Value-driven structures aim for long-term growth and premium positioning. However, it’s important to carefully weigh their benefits and challenges to fully understand how they influence business valuation.
Advantages and Disadvantages
Choosing between cost-driven and value-driven structures is a critical decision that shapes a company’s market value and exit strategy. Each approach comes with its own set of strengths and challenges, influencing how a business operates and grows.
Cost-Driven Structure Impact
Cost-driven models prioritize efficiency by keeping fixed costs low and relying more on variable expenses. This approach helps reduce risks during economic downturns but can make it harder to scale and achieve higher valuation multiples when it’s time to exit.
Value-Driven Structure Impact
Value-driven models focus on delivering standout products or services, often leading to higher valuations. However, these businesses usually face higher initial costs, which can pay off in the form of better profit margins as they grow.
Criteria | Cost-Driven Structures | Value-Driven Structures |
---|---|---|
Risk Profile | Lower risk due to flexible cost management | Higher risk from significant fixed costs |
Valuation Impact | Typically lower multiples (3-5x EBITDA) | Potentially higher multiples (6-10x EBITDA) |
Scalability | Limited by cost constraints | Greater potential through value creation |
Operating Leverage Considerations
In value-driven models, higher operating leverage can boost profit margins during periods of growth. However, this also increases exposure to risk during economic slowdowns. The balance between fixed and variable costs plays a key role in how investors evaluate both risk and growth opportunities.
Market Positioning Effects
Cost-driven businesses often compete on price, which can lead to steady revenue but lower profit margins. On the other hand, value-driven businesses rely on differentiation, which can result in higher valuations during an exit. The choice between these two structures should align with a company’s long-term goals and its plans for eventual exit.
Weighing these trade-offs helps businesses design a cost structure that supports their growth and exit aspirations, setting the stage for future success.
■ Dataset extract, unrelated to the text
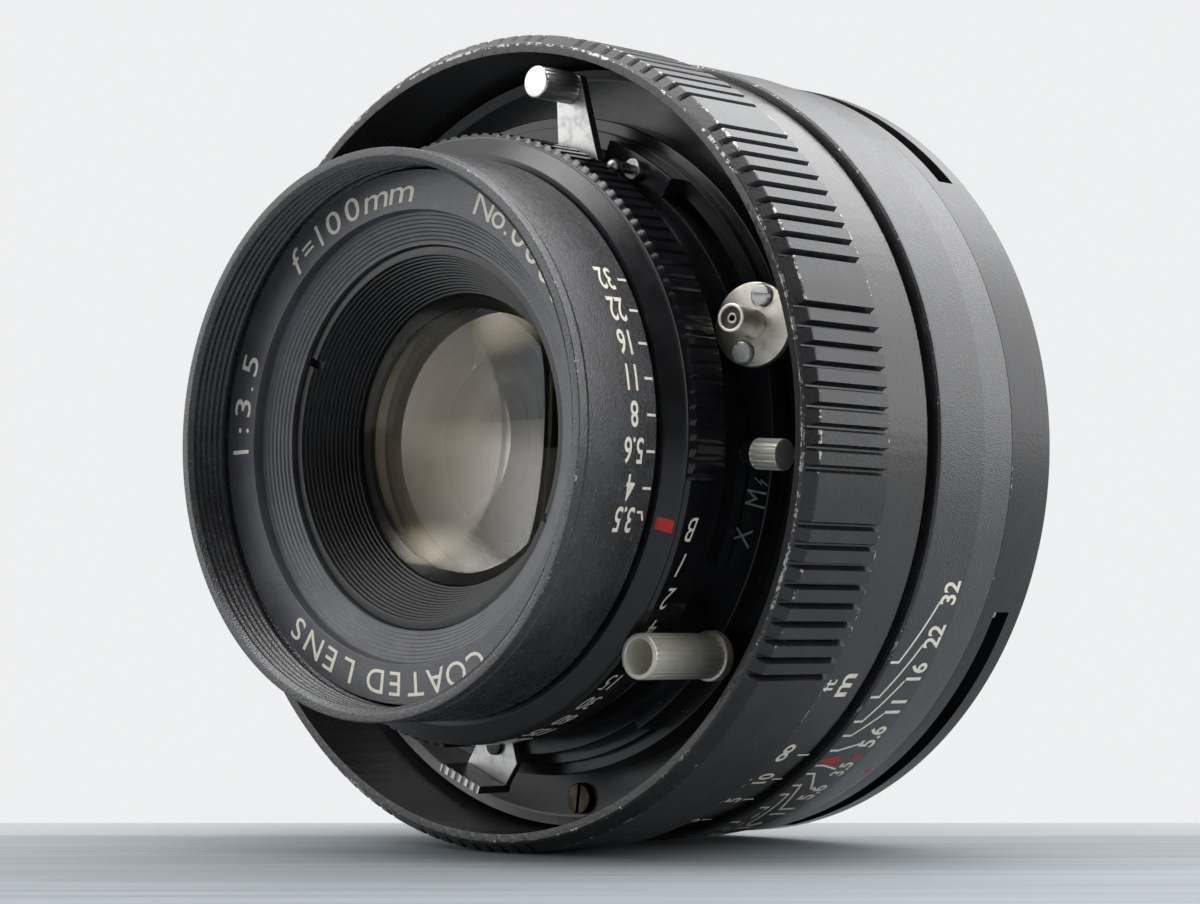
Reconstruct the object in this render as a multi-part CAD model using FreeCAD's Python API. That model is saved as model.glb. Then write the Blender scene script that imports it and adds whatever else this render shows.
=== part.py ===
"""Medium-format leaf-shutter lens in a focusing-helicoid mount, as separate parts.

Frame: millimetres, +Z up.  The optical axis is the Y axis.  The camera seat is
the plane Y = 0, light enters at the front rim on the -Y side, and the origin is
where the axis crosses the seat.  Lengths along the axis are written as depths
behind the front rim.  Angles about the axis start at +X and grow towards +Z.
"""
import FreeCAD, Part
import math
import os

Vector = FreeCAD.Vector

# ---------------------------------------------------------------- driving sizes
LENGTH = 57.6            # front rim to camera seat
RIM_R = 28.5             # outside of the front barrel, 55 mm filter
FILTER_R = 27.1          # crest radius of the M55 x 0.75 filter thread
FILTER_LENGTH = 4.6
BARREL_END = 10.9        # rear end of the front barrel
FOCAL_LENGTH = 100.0
NEAR_DISTANCE = 1000.0
HELICOID_LEAD = 60.0     # axial travel for one full turn of the focusing ring

FOCUS_FRONT = 17.3       # front face of the focusing ring
FOCUS_REAR = 37.2
FOCUS_BORE_R = 40.1
FOCUS_BAND_R = 41.0      # smooth band that carries the distance scale
GRIP_R = 42.1            # tops of the grip ridges
GRIP_START = 18.7
GRIP_END = 29.4
GRIP_GROUPS = 11
GRIP_GROUP_PITCH = 29.0  # degrees from one group of ridges to the next
GRIP_FIRST_START = -13.1
RIDGES_PER_GROUP = 8
RIDGE_PITCH = 2.7        # degrees
FLUTE_DEPTH = 0.85
FLUTE_WIDTH = 0.62       # width of the flute's floor

BARREL_R = 41.8          # fixed barrel with the depth-of-field scale
BARREL_FRONT = 37.9
BARREL_BAND_END = 45.4
BARREL_REAR = 50.7
FLANGE_R = 41.4
LUG_COUNT = 3
LUG_GROOVE_START = 42.0  # degrees, first breech groove
LUG_GROOVE_SPAN = 53.0
LUG_GROOVE_FRONT = 52.9
SPIGOT_R = 33.0
SPIGOT_LENGTH = 3.5

HELICOID_R = 38.4        # outside of the turning helicoid
THREAD_R = 36.5          # helicoid thread, outside of the sliding tube
TUBE_BORE_R = 34.6       # inside of the sliding tube
RETAINER_R = 39.1
RETAINER_FRONT = 50.1
MOUNT_SCREW_R = 40.1
MOUNT_SCREW_SHANK = 0.7
MOUNT_SCREW_HEAD = 1.15
MOUNT_SCREW_ANGLE = 8.5
WEB_FRONT = 54.0         # web of the flange that carries the guide keys
CAM_INNER = 36.9
CAM_OUTER = 38.2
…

The Connection Between Cost Structure and Business Value
Cost structure plays a key role in shaping a company’s long-term success and overall worth. To boost value, business owners should find the right balance between fixed and variable costs, cutting unnecessary fixed expenses while channeling resources into impactful areas like R&D or branding. Aligning these costs with a competitive strategy not only supports profitability but also makes the business more appealing to potential buyers.
Regularly refining cost structures is essential for maintaining and growing business value. Whether focusing on cost efficiency or delivering premium value, having the right cost approach supports steady growth and positions the company as an appealing investment in the marketplace.